THOMAS’ MOTHER, KATINA Smith, did not see Thomas play in a game until the Broncos’ 23-16 victory over the Pittsburgh Steelers in an AFC divisional round on January 17, 2016.

Manning gave Thomas the game ball seconds after the win to give to his mother. Two wins later, the Broncos were Super Bowl 50 champions. “That ball Peyton gave us is probably my favorite football memory,” Smith said. “My first time watching Demaryius play, every time I see it I think of that day.”

Thomas and Smith’s relationship gained national attention around Denver’s Super Bowl 50 run. Smith began serving a prison sentence in 1999 related to cocaine distribution charges. President Barack Obama commuted the sentence in 2015, allowing her to see her son fulfill his football dreams. Thomas died two weeks before his 34th birthday. Smith said this past week “will always be the toughest time of the year.” Looking through the camera roll on her phone, she lists the reminders of Thomas — his smile, his way. Reminders of a trip they took to practice at a local high school school — “we took all kinds of funny pictures that day” — or a smiling Thomas towering over her before a game.
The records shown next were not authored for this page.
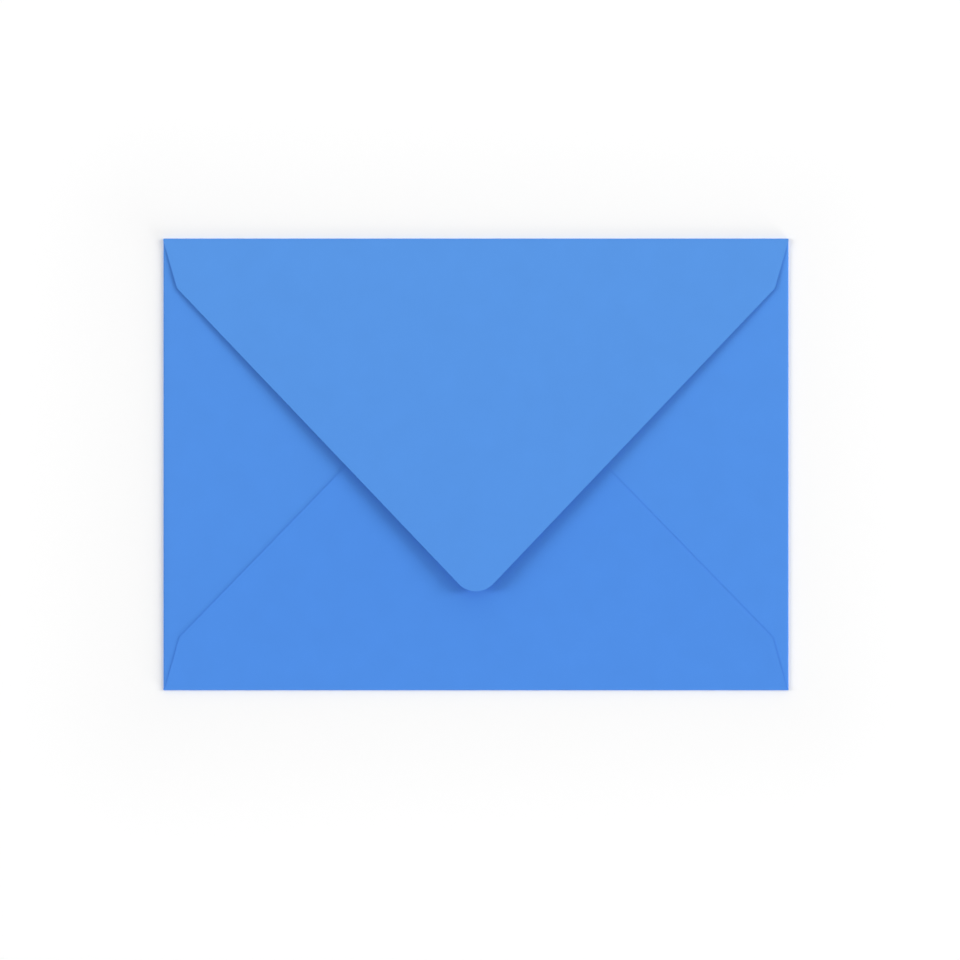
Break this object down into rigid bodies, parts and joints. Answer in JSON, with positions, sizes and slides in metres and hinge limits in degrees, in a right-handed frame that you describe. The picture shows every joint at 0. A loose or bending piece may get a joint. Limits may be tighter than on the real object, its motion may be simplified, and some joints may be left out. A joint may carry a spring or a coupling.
{
  "type": "paper envelope",
  "caption": "Paper envelope for a folded card, with a pointed top flap folded down unsealed over its glued side and bottom flaps.",
  "frame": {"origin": "centre of the front panel's outer face, which lies face down", "axes": "+X along the long edge, +Y up to the crease of the top flap, +Z out of the back, where the flaps are"},
  "size_m": [0.184, 0.133, 0.0057],
  "materials": {
    "paper": "smooth matte dyed paper"
  },
  "bodies": {
    "root": {"envelope": "paper"}
  },
  "joints": []
}
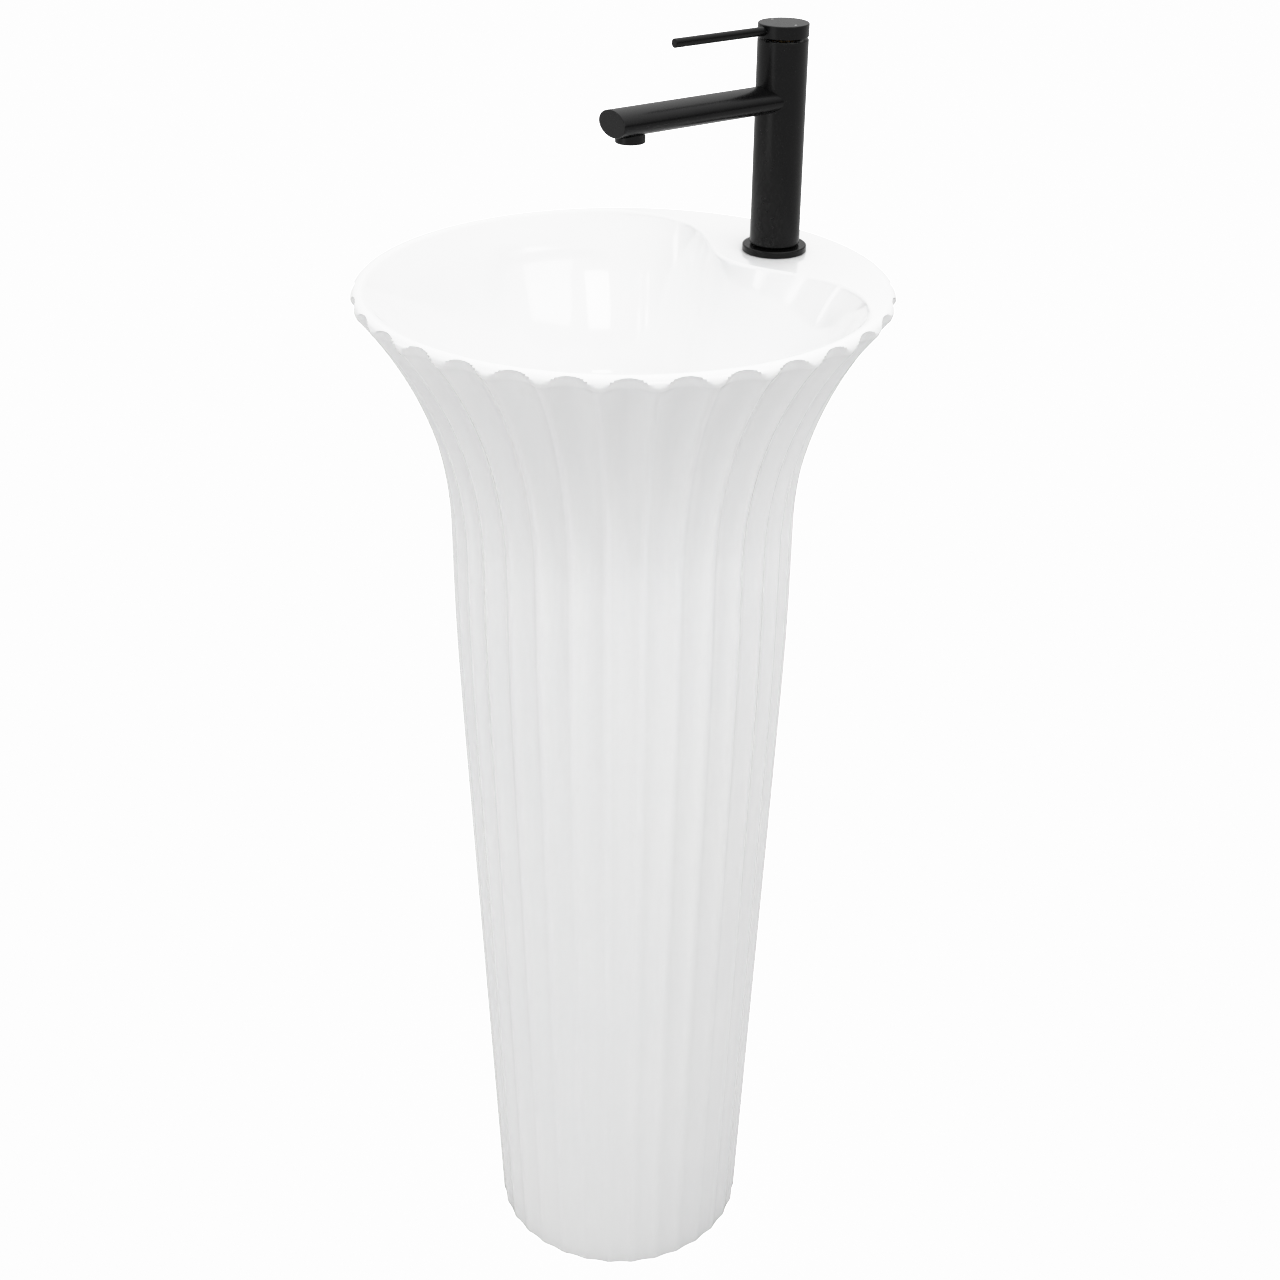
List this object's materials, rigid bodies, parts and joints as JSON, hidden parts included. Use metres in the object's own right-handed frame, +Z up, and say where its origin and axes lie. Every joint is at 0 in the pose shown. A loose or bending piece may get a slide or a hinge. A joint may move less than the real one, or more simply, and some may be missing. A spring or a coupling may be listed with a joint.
{
  "type": "pedestal sink",
  "caption": "Freestanding round pedestal sink: fluted white ceramic column flaring into a shallow bowl with a level tap deck, black single-lever mixer tap, push-open waste and trap inside.",
  "frame": {"origin": "middle of the foot, on the floor", "axes": "+Z up, -Y to the front (the side the spout and lever point to), +X to the right when seen from the front"},
  "size_m": [0.398, 0.398, 1.0502],
  "materials": {
    "ceramic": "white gloss glaze",
    "black_metal": "satin black coating on brass",
    "rubber": "matt moulded rubber",
    "steel": "plain turned steel",
    "brass": "plain turned brass",
    "chrome": "polished chrome plate",
    "white_plastic": "moulded",
    "grey_plastic": "moulded",
    "valve_ceramic": "lapped alumina"
  },
  "bodies": {
    "basin": {"basin_pedestal": "ceramic", "faucet_body": "black_metal", "base_ring": "black_metal", "spout": "black_metal", "aerator_housing": "black_metal", "deck_gasket": "rubber", "rubber_crescent": "rubber", "cartridge_seal": "rubber", "aerator_washer": "rubber", "waste_upper_seal": "rubber", "waste_lower_seal": "rubber", "trap_inlet_washer": "rubber", "trap_body_washer": "rubber", "trap_cup_seal": "rubber", "trap_outlet_washer": "rubber", "mounting_stud": "steel", "horseshoe_washer": "steel", "stud_nut": "steel", "hot_inlet": "brass", "cold_inlet": "brass", "cartridge_nut": "brass", "waste_locknut": "brass", "waste_flange": "chrome", "trap_inlet_nut": "chrome", "trap_inlet_tube": "chrome", "trap_body": "chrome", "trap_body_nut": "chrome", "trap_cup": "chrome", "trap_outlet_nut": "chrome", "outlet_pipe": "chrome", "cartridge_housing": "white_plastic", "plug_guide": "white_plastic", "aerator_insert": "grey_plastic", "fixed_disc": "valve_ceramic"},
    "drain_plug": {"plug_cap": "chrome", "plug_seal": "rubber", "plug_stem": "chrome"},
    "cartridge_rotor": {"cartridge_rotor": "grey_plastic", "pivot_pin": "steel"},
    "handle": {"handle_cap": "black_metal", "lever_rod": "black_metal", "set_screw": "steel", "cartridge_stem": "brass"},
    "moving_disc": {"moving_disc": "valve_ceramic"}
  },
  "joints": [
    {"name": "handle_swivel", "type": "hinge", "parent": "basin", "child": "cartridge_rotor", "pos_m": [0, 0.141, 1.0207], "axis": [0, 0, 1], "range_deg": [-45, 45]},
    {"name": "handle_lift", "type": "hinge", "parent": "cartridge_rotor", "child": "handle", "pos_m": [0, 0.141, 1.0207], "axis": [-1, 0, 0], "range_deg": [0, 20]},
    {"name": "disc_slide", "type": "slide", "parent": "cartridge_rotor", "child": "moving_disc", "axis": [0, -1, 0], "range_m": [0, 0.0038]},
    {"name": "plug_slide", "type": "slide", "parent": "basin", "child": "drain_plug", "axis": [0, 0, 1], "range_m": [0, 0.008]}
  ],
  "couplings": [
    {"joint": "disc_slide", "follows": "handle_lift", "m_per_rad": 0.0106}
  ]
}
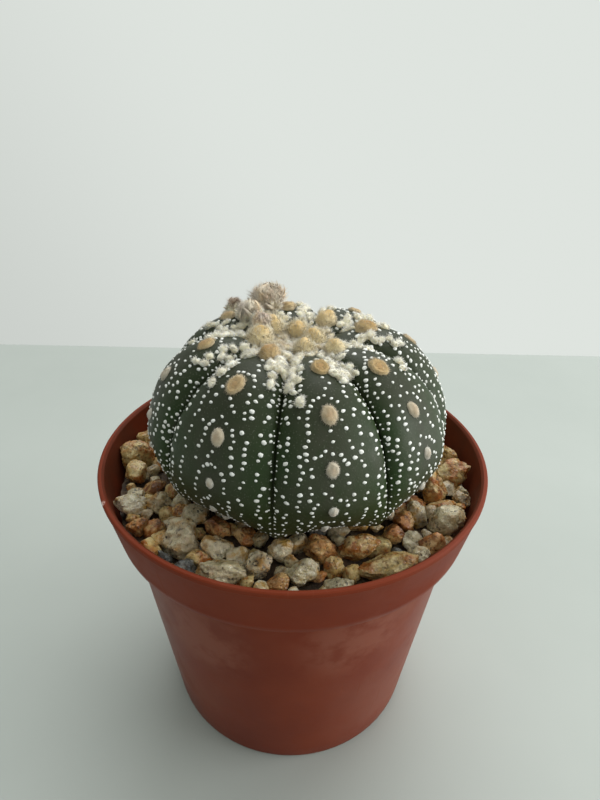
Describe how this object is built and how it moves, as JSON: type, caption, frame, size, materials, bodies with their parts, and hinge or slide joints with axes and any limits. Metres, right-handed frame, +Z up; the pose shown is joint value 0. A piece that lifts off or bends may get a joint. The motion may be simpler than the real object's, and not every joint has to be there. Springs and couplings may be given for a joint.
{
  "type": "potted star cactus",
  "caption": "Star cactus, a ribbed green dome with white flecks, woolly areoles and dried flowers, in a tapered plastic nursery pot topped with crushed stone.",
  "frame": {"origin": "centre of the pot's foot, on the surface that it stands on", "axes": "+Z up along the pot's axis; -Y is the front, from which the picture was taken; +X to the right"},
  "size_m": [0.085, 0.085, 0.1022],
  "materials": {
    "pot_plastic": "satin red-brown moulded plastic, faintly scuffed",
    "potting_mix": "crumbly dark potting mix",
    "grit_stone": "matt crushed stone in tan, ochre and grey",
    "cactus_skin": "matt waxy green skin with white felt flecks and tan woolly areoles",
    "dried_flower": "dry papery brown-grey remains with fine hairs"
  },
  "bodies": {
    "root": {"pot": "pot_plastic", "potting_mix": "potting_mix", "grit": "grit_stone", "cactus": "cactus_skin", "dried_flower_large": "dried_flower", "dried_flower_left": "dried_flower", "dried_flower_front": "dried_flower", "dried_bud_small": "dried_flower"}
  },
  "joints": []
}
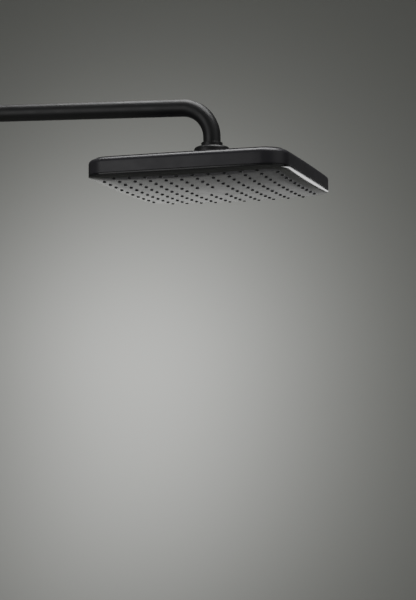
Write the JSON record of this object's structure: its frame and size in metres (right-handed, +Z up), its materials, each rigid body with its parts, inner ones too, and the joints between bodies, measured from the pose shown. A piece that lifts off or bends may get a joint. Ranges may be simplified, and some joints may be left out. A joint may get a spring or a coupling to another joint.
{
  "type": "overhead rain shower",
  "caption": "Wall-mounted overhead rain shower: a soft-square rain head hung by a ball joint from a curved round arm.",
  "frame": {"origin": "centre of the arm's pipe thread in the plane of the wall's face", "axes": "+X out from the wall along the arm, +Z up, +Y to the left of someone who stands at the wall and looks out; the spray face looks down, along -Z"},
  "size_m": [0.5453, 0.2546, 0.1517],
  "materials": {
    "black_coated_metal": "matte black powder coat with a soft sheen",
    "black_cover": "satin anthracite coat",
    "black_bezel": "glossy black",
    "grey_face": "glossy dark grey",
    "nozzle_silicone": "soft black silicone",
    "black_rubber": "black rubber",
    "white_plastic": "natural white moulded plastic",
    "brass": "machined brass",
    "steel": "plain steel screws"
  },
  "bodies": {
    "arm": {"arm_tube": "black_coated_metal", "wall_connector": "brass", "outlet_nipple": "brass", "flow_limiter": "white_plastic", "filter_washer": "black_rubber", "ball_connector": "black_coated_metal", "joint_cap": "black_coated_metal"},
    "rose": {"wall_rose": "black_coated_metal", "rose_seal": "black_rubber"},
    "upper_seat": {"upper_ball_seat": "white_plastic"},
    "lower_seat": {"lower_ball_seat": "white_plastic"},
    "head": {"ball_seal": "black_rubber", "ball_nut": "black_coated_metal", "ball_socket": "brass", "socket_gasket": "black_rubber", "top_cover": "black_cover", "bezel_ring": "black_bezel", "face_plate": "grey_face", "nozzle_mat": "nozzle_silicone", "water_chamber": "white_plastic", "chamber_gasket": "black_rubber", "inlet_screw_1": "steel", "inlet_screw_2": "steel", "inlet_screw_3": "steel", "inlet_screw_4": "steel", "chamber_screw_1": "steel", "chamber_screw_2": "steel", "chamber_screw_3": "steel", "chamber_screw_4": "steel", "chamber_screw_5": "steel", "chamber_screw_6": "steel", "chamber_screw_7": "steel", "chamber_screw_8": "steel"}
  },
  "joints": [
    {"name": "rose_slide", "type": "slide", "parent": "arm", "child": "rose", "axis": [1, 0, 0], "range_m": [0, 0.03]},
    {"name": "tilt_side", "type": "hinge", "parent": "arm", "child": "upper_seat", "pos_m": [0.4, 0, -0.08874], "axis": [1, 0, 0], "range_deg": [-15, 15]},
    {"name": "tilt_front", "type": "hinge", "parent": "upper_seat", "child": "lower_seat", "pos_m": [0.4, 0, -0.08874], "axis": [0, 1, 0], "range_deg": [-15, 15]},
    {"name": "swivel", "type": "hinge", "parent": "lower_seat", "child": "head", "pos_m": [0.4, 0, -0.08874], "axis": [0, 0, 1], "continuous": true}
  ]
}
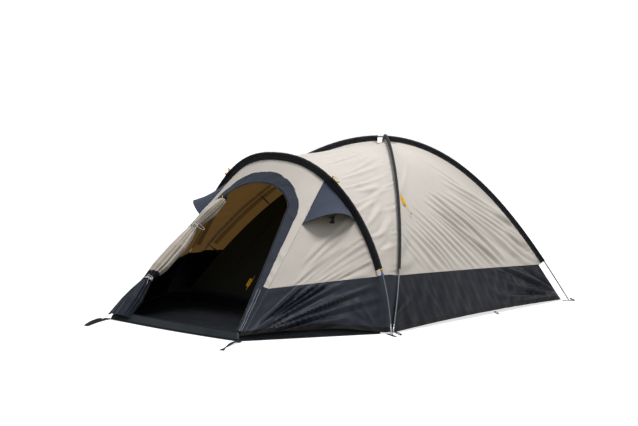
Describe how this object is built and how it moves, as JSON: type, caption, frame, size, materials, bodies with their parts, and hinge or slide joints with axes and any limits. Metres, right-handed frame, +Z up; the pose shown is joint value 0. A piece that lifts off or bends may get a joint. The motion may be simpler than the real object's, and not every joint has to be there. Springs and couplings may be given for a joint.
{
  "type": "tent",
  "caption": "Dome tent with crossing poles, a hooped porch with its door tied open, a hooded vent on each side and a dark skirt",
  "frame": {"origin": "on the ground, midway along the tent's whole length and width", "axes": "+Y from the porch to the rear, +X to the right of someone who looks into the rear from the porch, +Z up"},
  "size_m": [1.7674, 3.4996, 1.0853],
  "materials": {
    "light_cloth": "woven, matt",
    "dark_cloth": "coated, slightly shiny",
    "slate_cloth": "woven, matt",
    "sleeve_cloth": "woven, matt",
    "inner_cloth": "woven, matt",
    "floor_cloth": "coated, slightly shiny",
    "mesh_cloth": "fine net",
    "pole_metal": "anodised, satin",
    "tip_metal": "turned, bright",
    "webbing": "woven tape",
    "moulded_plastic": "moulded",
    "guy_cord": "braided",
    "pale_cord": "braided"
  },
  "bodies": {
    "tent": {"anchor_front_left": "webbing", "anchor_front_right": "webbing", "anchor_rear_left": "webbing", "anchor_rear_right": "webbing", "crown_patch": "slate_cloth", "door_flap": "light_cloth", "door_frame_trim": "slate_cloth", "door_zip": "webbing", "flap_tie_lower": "pale_cord", "flap_tie_upper": "pale_cord", "fly_front_roof": "light_cloth", "fly_rear": "light_cloth", "fly_side_left": "light_cloth", "fly_side_right": "light_cloth", "guyline_left": "guy_cord", "guyline_right": "guy_cord", "hoop_guy_loop_left": "guy_cord", "hoop_guy_loop_right": "guy_cord", "hoop_left_tip": "tip_metal", "hoop_pole": "pole_metal", "hoop_right_tip": "tip_metal", "inner_cord_hank": "guy_cord", "inner_door": "inner_cloth", "inner_floor": "floor_cloth", "inner_hook_lower": "moulded_plastic", "inner_hook_upper": "moulded_plastic", "inner_tent": "inner_cloth", "main_pole_1": "pole_metal", "main_pole_1_front_tip": "tip_metal", "main_pole_1_rear_tip": "tip_metal", "main_pole_2": "pole_metal", "main_pole_2_front_tip": "tip_metal", "main_pole_2_rear_tip": "tip_metal", "porch_front_panel": "light_cloth", "porch_groundsheet": "floor_cloth", "porch_side_left": "light_cloth", "porch_side_right": "light_cloth", "skirt_porch_left": "dark_cloth", "skirt_porch_right": "dark_cloth", "skirt_rear": "dark_cloth", "skirt_side_left": "dark_cloth", "skirt_side_right": "dark_cloth", "sleeve_hoop": "sleeve_cloth", "sleeve_left_front": "sleeve_cloth", "sleeve_left_rear": "sleeve_cloth", "sleeve_right_front": "sleeve_cloth", "sleeve_right_rear": "sleeve_cloth", "vent_hood_left": "slate_cloth", "vent_hood_right": "slate_cloth", "vent_mesh_left": "mesh_cloth", "vent_mesh_right": "mesh_cloth"},
    "zip_slider": {"door_zip_slider": "tip_metal"},
    "strut_right": {"vent_strut_right": "webbing"},
    "strut_left": {"vent_strut_left": "webbing"},
    "runner_right": {"guyline_runner_right": "tip_metal"},
    "runner_left": {"guyline_runner_left": "tip_metal"},
    "strap_right": {"porch_buckle_right": "moulded_plastic", "porch_strap_right": "webbing"},
    "strap_left": {"porch_buckle_left": "moulded_plastic", "porch_strap_left": "webbing"}
  },
  "joints": [
    {"name": "zip_slider_slide", "type": "slide", "parent": "tent", "child": "zip_slider", "axis": [-0.187, -0.6811, -0.7079], "range_m": [0, 0.25]},
    {"name": "strut_right_hinge", "type": "hinge", "parent": "tent", "child": "strut_right", "pos_m": [0.50478, -0.74816, 0.6321], "axis": [-0.424, -0.9057, 0], "range_deg": [0, 95]},
    {"name": "strut_left_hinge", "type": "hinge", "parent": "tent", "child": "strut_left", "pos_m": [-0.50478, -0.74816, 0.6321], "axis": [-0.424, 0.9057, 0], "range_deg": [0, 95]},
    {"name": "runner_right_slide", "type": "slide", "parent": "tent", "child": "runner_right", "axis": [-0.5734, -0.0457, 0.818], "range_m": [0, 0.035]},
    {"name": "runner_left_slide", "type": "slide", "parent": "tent", "child": "runner_left", "axis": [0.5798, -0.0414, 0.8137], "range_m": [0, 0.035]},
    {"name": "strap_right_hinge", "type": "hinge", "parent": "tent", "child": "strap_right", "pos_m": [0.44776, -1.47769, 0.003], "axis": [-0.9272, -0.3746, 0], "range_deg": [0, 60]},
    {"name": "strap_left_hinge", "type": "hinge", "parent": "tent", "child": "strap_left", "pos_m": [-0.45596, -1.48581, 0.003], "axis": [-0.9272, -0.3746, 0], "range_deg": [0, 60]}
  ]
}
“All those pictures you take and think you want so many, but now you wish you had more,” she said.

Smith withdrew a bill from an ATM in recent days; an unknown person in an unknown place for an unknown reason had written “DT” in black marker in the upper right corner. It made her stop “just to catch her breath”, much like every time a car passes her with a number 88 or 1225 somewhere on the license plate, or 33, his age when he died.

“I call them all my signs,” Smith said. “Just the things that make me think of him. And those kinds of things, what Kareem does, I’m so glad to know, I hope he knows, it helps me get through it. It’s real, it is friendship, it’s a blessing.”